Matteo Salvini ha mandato in scena al Palazzo dei Congressi di Roma una nuova prova di forza. È rivolta alla città, agli avversari Pd e M5S ma soprattutto agli alleati, Giorgia Meloni in primis. Racconta la determinazione della Lega a esercitare la sua primogenitura ovunque, senza complessi né limiti territoriali, e dunque anche nella Capitale che diventa all’improvviso l’epicentro simbolico della sfida del Capitano al resto del mondo. La gara è la stessa che sta mettendo in crisi gli schemi elaborati dalla coalizione per le candidature delle Regionali 2020, ma nella Capitale si tinge di beffa, quasi di provocazione. Qui Salvini si è preso – e lo mette in mostra sul palco – larga parte del notabilato cittadino che fino a ieri guardava genericamente al Centrodestra, presidenti di enti, di ordini professionali, di consorzi. Qui ha messo alla guida del Carroccio Claudio Durigon e Francesco Zicchieri, entrambi provenienti dalla filiera della ex-An e adesso porteur di voti, relazioni, militanze, per conto del capo leghista. Qui, ribaltando il mito fondante della vecchia Padania, può aprire il comizio con le note di Fratelli d’Italia, cantate in piedi dalla platea, con la mano sul cuore, al punto che virando le immagini al bianco e nero si potrebbe immaginare il pubblico di un comizio di Almirante.

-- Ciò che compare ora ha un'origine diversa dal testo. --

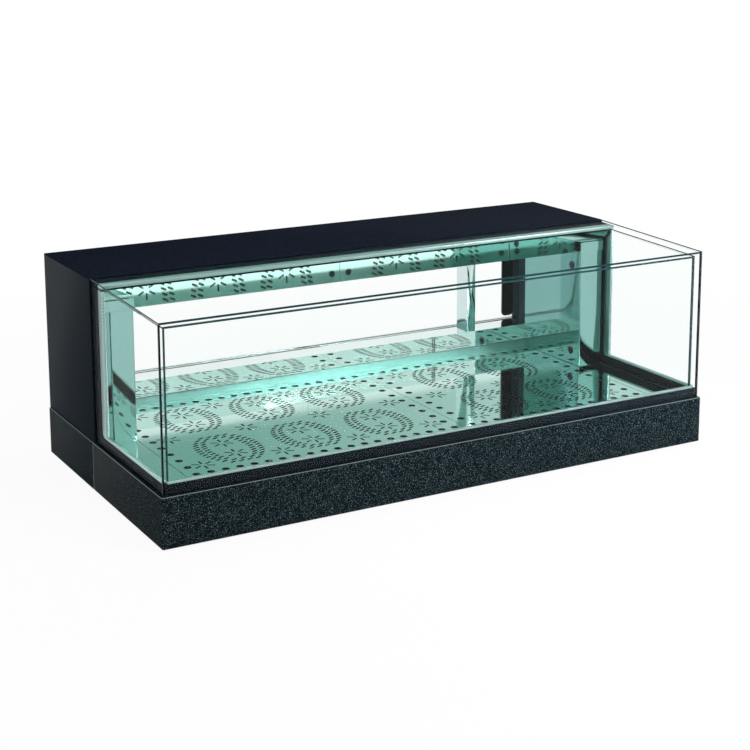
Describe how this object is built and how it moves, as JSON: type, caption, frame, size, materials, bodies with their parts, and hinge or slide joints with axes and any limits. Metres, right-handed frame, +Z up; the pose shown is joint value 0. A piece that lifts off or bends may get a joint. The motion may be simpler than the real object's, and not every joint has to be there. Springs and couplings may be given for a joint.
{
  "type": "refrigerated sushi display case",
  "caption": "Low countertop cooled display case with a glass front and top, perforated steel trays, a black rear cabinet and sliding rear doors.",
  "frame": {"origin": "on the counter under the middle of the case", "axes": "+X along the front to the viewer's right, +Y from the customer's side to the operator's side, +Z up"},
  "size_m": [0.9, 0.4576, 0.314],
  "materials": {
    "black_steel": "satin",
    "base_black": "fine texture",
    "polished_steel": "polished",
    "tray_steel": "polished",
    "plain_steel": "brushed",
    "aluminium": "satin",
    "black_aluminium": "satin",
    "glass": "clear",
    "edge_seal": "matt",
    "foam": "matt",
    "copper": "drawn",
    "black_plastic": "matt",
    "grey_plastic": "matt",
    "lens_plastic": "gloss",
    "diffuser_plastic": "matt",
    "pull_plastic": "satin",
    "rubber": "matt",
    "rocker_plastic": "gloss",
    "screw_steel": "plated"
  },
  "bodies": {
    "case": {"base_pan": "plain_steel", "front_plinth_cover": "base_black", "rear_plinth_sides": "base_black", "well_liner": "plain_steel", "base_insulation": "foam", "deck_plate": "polished_steel", "tray_support_bar": "plain_steel", "well_coil": "copper", "coil_saddles": "grey_plastic", "drain_tube": "plain_steel", "drain_nut": "grey_plastic", "rear_service_panel": "black_steel", "pipe_grommets": "rubber", "controller_body": "black_plastic", "controller_lens": "lens_plastic", "switch_housings": "black_plastic", "power_inlet": "black_plastic", "casing_screws": "screw_steel", "rubber_feet": "rubber", "front_outer_pane": "glass", "front_inner_pane": "glass", "top_outer_pane": "glass", "top_inner_pane": "glass", "left_outer_pane": "glass", "left_inner_pane": "glass", "right_outer_pane": "glass", "right_inner_pane": "glass", "pane_edge_seals": "edge_seal", "pane_spacers": "aluminium", "cabinet_side_left": "black_steel", "cabinet_side_right": "black_steel", "cabinet_top_panel": "black_steel", "ceiling_liner": "polished_steel", "cabinet_insulation": "foam", "end_wall_liner_left": "polished_steel", "end_wall_liner_right": "polished_steel", "wall_grommets": "rubber", "jamb_plates": "polished_steel", "front_valance": "polished_steel", "glass_support_angle": "black_aluminium", "led_bar": "aluminium", "led_diffuser": "diffuser_plastic", "rear_jambs": "black_aluminium", "rear_sill": "polished_steel", "lower_track": "aluminium", "upper_track": "aluminium", "support_post": "polished_steel"},
    "door_left": {"door_left_pane": "glass", "door_left_rail": "aluminium", "door_left_pull": "pull_plastic"},
    "door_right": {"door_right_pane": "glass", "door_right_rail": "aluminium", "door_right_pull": "pull_plastic"},
    "tray_left_body": {"tray_left": "tray_steel"},
    "tray_right_body": {"tray_right": "tray_steel"},
    "down_key": {"key_down": "grey_plastic"},
    "up_key": {"key_up": "grey_plastic"},
    "set_key": {"key_set": "grey_plastic"},
    "power_switch": {"power_rocker": "rocker_plastic"},
    "light_switch": {"light_rocker": "rocker_plastic"}
  },
  "joints": [
    {"name": "door_left_slide", "type": "slide", "parent": "case", "child": "door_left", "axis": [1, 0, 0], "range_m": [0, 0.39]},
    {"name": "door_right_slide", "type": "slide", "parent": "case", "child": "door_right", "axis": [-1, 0, 0], "range_m": [0, 0.39]},
    {"name": "tray_left_lift", "type": "slide", "parent": "case", "child": "tray_left_body", "axis": [0, 0, 1], "range_m": [0, 0.06]},
    {"name": "tray_right_lift", "type": "slide", "parent": "case", "child": "tray_right_body", "axis": [0, 0, 1], "range_m": [0, 0.06]},
    {"name": "down_key_press", "type": "slide", "parent": "case", "child": "down_key", "axis": [0, -1, 0], "range_m": [0, 0.0006], "stiffness_N_per_m": 300},
    {"name": "up_key_press", "type": "slide", "parent": "case", "child": "up_key", "axis": [0, -1, 0], "range_m": [0, 0.0006], "stiffness_N_per_m": 300},
    {"name": "set_key_press", "type": "slide", "parent": "case", "child": "set_key", "axis": [0, -1, 0], "range_m": [0, 0.0006], "stiffness_N_per_m": 300},
    {"name": "power_switch_tilt", "type": "hinge", "parent": "case", "child": "power_switch", "pos_m": [0.245, 0.22045, 0.0381], "axis": [1, 0, 0], "range_deg": [-14, 0]},
    {"name": "light_switch_tilt", "type": "hinge", "parent": "case", "child": "light_switch", "pos_m": [0.205, 0.22045, 0.0381], "axis": [1, 0, 0], "range_deg": [-14, 0]}
  ]
}
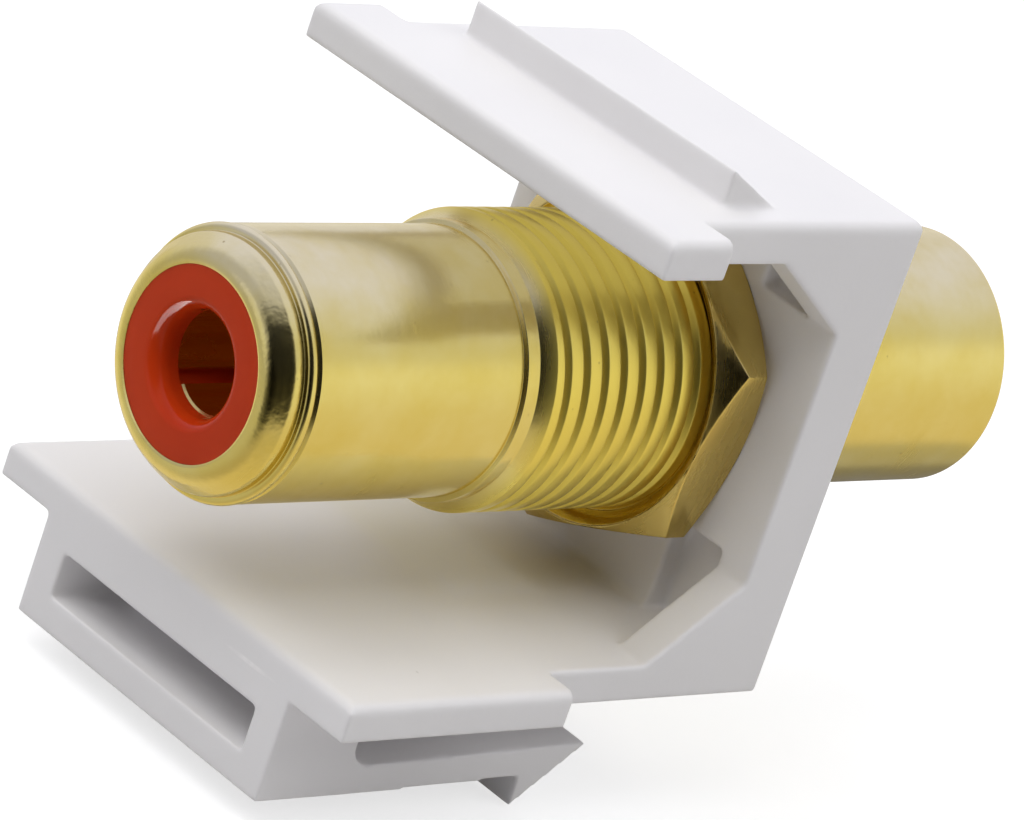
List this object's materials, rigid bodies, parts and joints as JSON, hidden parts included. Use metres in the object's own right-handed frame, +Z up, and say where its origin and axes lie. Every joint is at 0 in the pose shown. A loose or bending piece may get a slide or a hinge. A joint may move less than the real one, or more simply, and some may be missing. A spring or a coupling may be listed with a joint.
{
  "type": "rca keystone coupler",
  "caption": "White snap-in keystone frame with a latch arm and a hooked leg, holding a gold phono socket-to-socket barrel with red insulators, clamped by a hex nut.",
  "frame": {"origin": "where the barrel's axis crosses the front face of the frame", "axes": "+Z up with the latch arm on top, +Y along the barrel towards the back of the panel, and the front face looks along -Y"},
  "size_m": [0.017, 0.0319, 0.0217],
  "materials": {
    "white_plastic": "satin moulded",
    "gold_plate": "polished gold plate",
    "gold_nut": "bright gold plate",
    "red_insulator": "glossy",
    "gold_contact": "gold plate"
  },
  "bodies": {
    "root": {"keystone_frame": "white_plastic", "barrel_shell": "gold_plate", "hex_nut": "gold_nut", "rear_insulator": "red_insulator", "front_insulator": "red_insulator", "centre_contact": "gold_contact"}
  },
  "joints": []
}
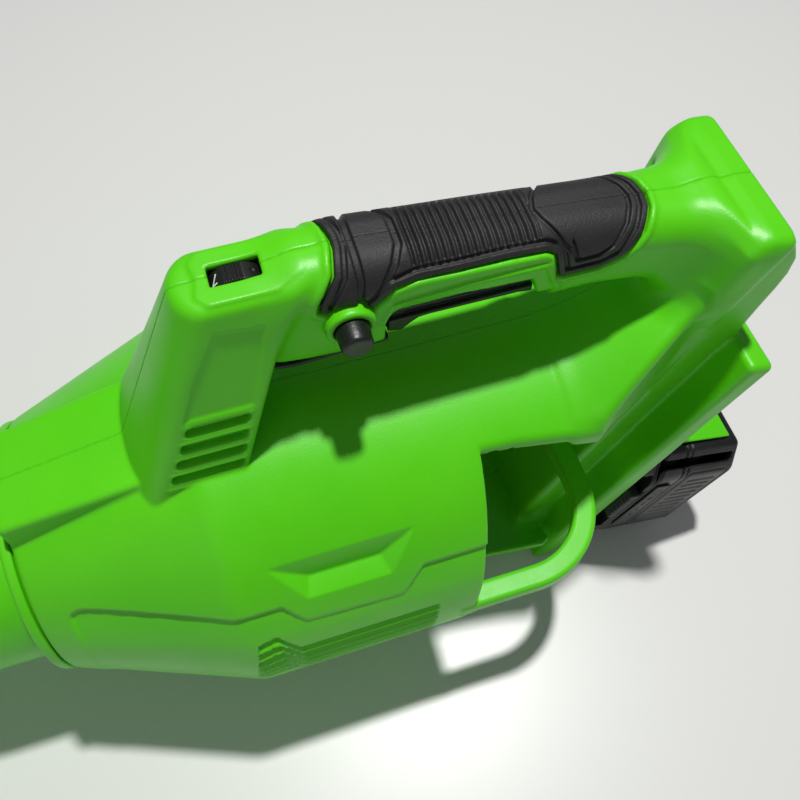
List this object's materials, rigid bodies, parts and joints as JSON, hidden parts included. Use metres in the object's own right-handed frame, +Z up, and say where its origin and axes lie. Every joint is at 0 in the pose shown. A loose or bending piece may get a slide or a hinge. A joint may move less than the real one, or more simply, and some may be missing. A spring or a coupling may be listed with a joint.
{
  "type": "cordless leaf blower",
  "caption": "Cordless axial leaf blower: round fan barrel with blow tube, carrying handle with trigger and speed dial, leaning rear column with slide-on battery pack.",
  "frame": {"origin": "on the floor, at the middle of the underside of the barrel foot, straight under the blow axis", "axes": "+X rearwards along the blow axis (air leaves towards -X), +Y to the right-hand side of the machine, +Z up"},
  "size_m": [0.6832, 0.2, 0.3],
  "materials": {
    "green_plastic": "satin, with fine metallic flake",
    "black_rubber": "soft overmould, matt",
    "black_plastic": "fine moulded texture",
    "grey_plastic": "fine moulded texture",
    "steel": "zinc plated",
    "copper": "bare",
    "circuit_board": "lacquered",
    "wire_sleeve": "smooth"
  },
  "bodies": {
    "root": {"control_board": "circuit_board", "terminal_block": "black_plastic", "terminal_blade_1": "copper", "terminal_blade_2": "copper", "terminal_blade_3": "copper", "left_housing_shell": "green_plastic", "right_housing_shell": "green_plastic", "housing_screw_1": "steel", "housing_screw_2": "steel", "housing_screw_3": "steel", "housing_screw_4": "steel", "housing_screw_5": "steel", "housing_screw_6": "steel", "housing_screw_7": "steel", "grip_left": "black_rubber", "grip_right": "black_rubber", "trigger_pivot_pin": "steel", "trigger_spring": "steel", "dial_potentiometer": "grey_plastic", "trigger_switch": "black_plastic", "fan_duct": "black_plastic", "stator_hub": "black_plastic", "tail_cone": "black_plastic", "motor_can": "steel", "motor_bearing_front": "steel", "motor_bearing_rear": "steel", "intake_grille": "black_plastic", "intake_guard_hoop": "green_plastic", "barrel_foot": "black_rubber", "column_foot": "black_rubber", "power_lead": "wire_sleeve", "motor_lead": "wire_sleeve"},
    "collar": {"locking_collar": "green_plastic"},
    "tube": {"blow_tube": "green_plastic"},
    "fan": {"motor_shaft": "copper", "fan_rotor": "black_plastic", "fan_spinner": "grey_plastic"},
    "trigger_lever": {"trigger": "black_plastic"},
    "lock_off": {"lock_off_button": "black_plastic", "lock_off_spring": "steel"},
    "dial": {"speed_dial": "black_plastic"},
    "battery": {"battery_case": "black_plastic", "battery_rail_frame": "black_plastic", "battery_top_panel": "green_plastic", "battery_gauge_panel": "grey_plastic", "battery_cell_1": "grey_plastic", "battery_cell_2": "grey_plastic", "battery_cell_3": "grey_plastic", "battery_cell_4": "grey_plastic", "battery_cell_5": "grey_plastic", "battery_cell_6": "grey_plastic", "battery_cell_7": "grey_plastic", "battery_cell_8": "grey_plastic", "battery_cell_9": "grey_plastic", "battery_cell_10": "grey_plastic"},
    "battery_release": {"battery_release_button": "grey_plastic"}
  },
  "joints": [
    {"name": "fan_spin", "type": "hinge", "parent": "root", "child": "fan", "pos_m": [0, 0, 0.116], "axis": [-1, 0, 0], "continuous": true},
    {"name": "collar_turn", "type": "hinge", "parent": "root", "child": "collar", "pos_m": [-0.138, 0, 0.116], "axis": [-1, 0, 0], "range_deg": [0, 30]},
    {"name": "tube_slide", "type": "slide", "parent": "root", "child": "tube", "axis": [-1, 0, 0], "range_m": [0, 0.06]},
    {"name": "trigger_pull", "type": "hinge", "parent": "root", "child": "trigger_lever", "pos_m": [0.002, 0, 0.261], "axis": [0, -1, 0], "range_deg": [0, 3.2], "stiffness_Nm_per_rad": 2, "springref_deg": -17.19},
    {"name": "lock_off_press", "type": "slide", "parent": "root", "child": "lock_off", "axis": [0, 1, 0], "range_m": [0, 0.005], "stiffness_N_per_m": 400, "springref_m": -0.004},
    {"name": "dial_turn", "type": "hinge", "parent": "root", "child": "dial", "pos_m": [-0.0104, 0, 0.2845], "axis": [0, 1, 0], "range_deg": [0, 240]},
    {"name": "battery_slide", "type": "slide", "parent": "root", "child": "battery", "axis": [0, -1, 0], "range_m": [0, 0.07]},
    {"name": "battery_release_press", "type": "slide", "parent": "battery", "child": "battery_release", "axis": [0.9455, 0, -0.3256], "range_m": [0, 0.004], "stiffness_N_per_m": 500, "springref_m": -0.003}
  ]
}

L’appuntamento dell’Eur, con numeri notevolissimi in una giornata a venti gradi che invitava ad andare al mare, chiarisce che Roma non è l’Emilia Romagna e non basteranno le Sardine o la generica evocazione del “rischio nero” per alzare una barriera contro la Lega. Anche i ragazzini di Mattia Santori ieri erano in piazza, a Santissimi Apostoli, ma senza il loro leader e con un palco monopolizzato da alcune titolate reti cittadine (il presidente dell’Anpi Fabrizio De Sanctis, la presidente della Casa delle donne Maura Cossutta, la presidente del Baobab Giovanna Cavallo) che hanno riportato il raduno nell’ambito delle “cose di sinistra” che succedono in città. L’effetto novità sembra già sfumato. E anche l’equazione bolognese del Pala Dozza – «siamo più noi di loro» – stavolta ha mancato l’obbiettivo. Qualunque sia la scelta del fronte progressista per la città, i pesciolini anti-salviniani potranno magari dare una mano, ma difficilmente risulteranno determinanti.
Sarà un problema. Anche perché Salvini solletica il genius loci in modo del tutto inaspettato, e se al Nord interpreta il partito del decoro, delle regole e delle ordinanze militaresche dei Comuni contro ogni sgarbo alla pubblica decenza, a Roma rovescia il racconto e si lancia in un inedito elogio dello spontaneismo cittadino. Sogna una Roma con più cantieri ed edilizia, una Roma dove «I bar possano fare i bar» e chissenefrega se hanno un po’ di tavolini in più sul marciapiede, una Roma che spenda meno per «le piste ciclabili radical-chic» e lasci fare i 250mila cittadini che aspettano una risposta per aprire una finestra o chiudere un terrazzino. Sinistra e M5S, dice, «Odiano il privato e la libera iniziativa dei privati», e par di capire che la sua proposta alla città sarà imperniata su un detonante liberi tutti.
Ovvio che piaccia a una città tendenzialmente anarchica. Meno ovvio il sottotesto che accompagna l’esibizione, con la scelta di presentarsi come One-Man-Band e di evitare accuratamente ogni citazione di alleati, alleanze, compagni di viaggio. Salvini ricomincia da Roma perché nella Capitale, a differenza che a livello nazionale, il duello con Giorgia Meloni può essere piegato a suo vantaggio. Qui la destra di Fratelli d’Italia non gode del vantaggio della “verginità governativa”. Qui il mondo di Giorgia ha comandato in tempi assai recenti, senza peraltro lasciare un buon ricordo, ed è la Lega a potersi presentare come il nuovo, l’inedito, il mai-visto-prima, assestando una metaforica randellata alla concorrente. Se tutto andrà come si prevede, le elezioni 2021 per il Campidoglio saranno l’apripista della fase conclusiva della legislatura. Salvini si sta già attrezzando per usarle come anteprima della sua rivincita (o come potentissima merce di scambio nel Centrodestra).